There were a mix of surprise announcements, and those that were somewhat expected, although one of the most fundamental announcements did come out of the blue. The chancellor announced that the traditional Spring Budget was to be no more, and this was to be the final Autumn Statement. From 2017 it will be all change, as the Pre Budget statement will be made in March, with Budget Day moving towards the end of the Year.

Similarly, some of the tax changes announced had already been mentioned previously. Mr Hammond reaffirmed the government’s commitment to raising the personal allowance to 12,500 by the end of the Parliament. It will take another step towards this from April 2017, when the 2017/18 personal allowance will be 11,500.

40% taxpayers also gain some relief, with an increase in the basic rate (20% threshold) to 45,000 in April 2017. The ultimate aim is that the higher rate will kick in at 50,000 by 2020.

The drive to simplify the tax system also continues with the alignment of the weekly amount at which Employer and Employee National Insurance becomes payable to 157 per week from 2017/18.

For the self-employed, Class 2 NIC is abolished, although the self-employed NIC requirement is still covered by Class 4, which is payable along with self-employed tax bills in January and July.

Although Class 2 NIC is no more, the Treasury’s national insurance take will increase through a new charge on termination payments more than 30,000 from April 2018.

Another measure which may hit some employees will be a restriction in the number of salary sacrifice schemes, whereby certain payments can be made from gross salary, potentially saving workers tax and national Insurance, whilst their employers benefit from an employer NIC saving. Interesting, some of the more common schemes have not been touched – pensions, childcare, cycle to work and on some very low emission vehicles.

There are a couple of changes to taxes for larger, multinational companies but the main Corporation Tax announcement of interest to many owner manged businesses was the confirmation that Corporation tax will decrease to 17% by 2020, thereby continuing to encourage post Brexit Britain as a competitive place to do business.

One measure which was unexpected was the announcement of changes to the Flat Rate Scheme, which was introduced a few years back to simplify VAT for small businesses, by announcing a Flat Rate percentage for each business sector. This aimed to replace the regular procedure of deducting VAT paid on purchases and expenses from that collected on income, and the overall aim was to ease the administrative burden on owner managed businesses.
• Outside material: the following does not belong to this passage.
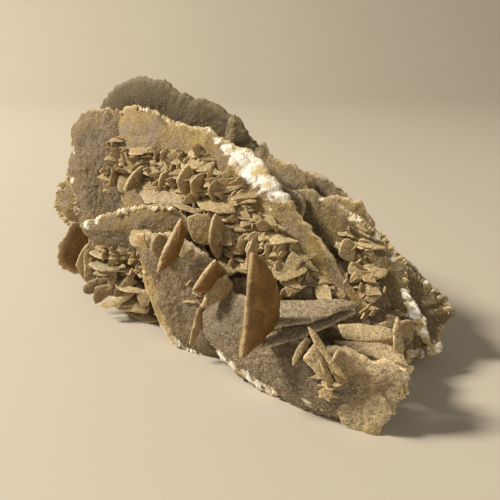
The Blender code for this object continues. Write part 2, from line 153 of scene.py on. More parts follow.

However, a benefit of this has been that many businesses with a very low cost base have been able to benefit financially from the scheme, and so to combat this, the government have introduced an overall Flat rate of 16.5% from April 2017. This will not apply to the businesses using the scheme, only those with limited costs and discourages businesses from using the scheme to reduce tax liabilities rather than administration.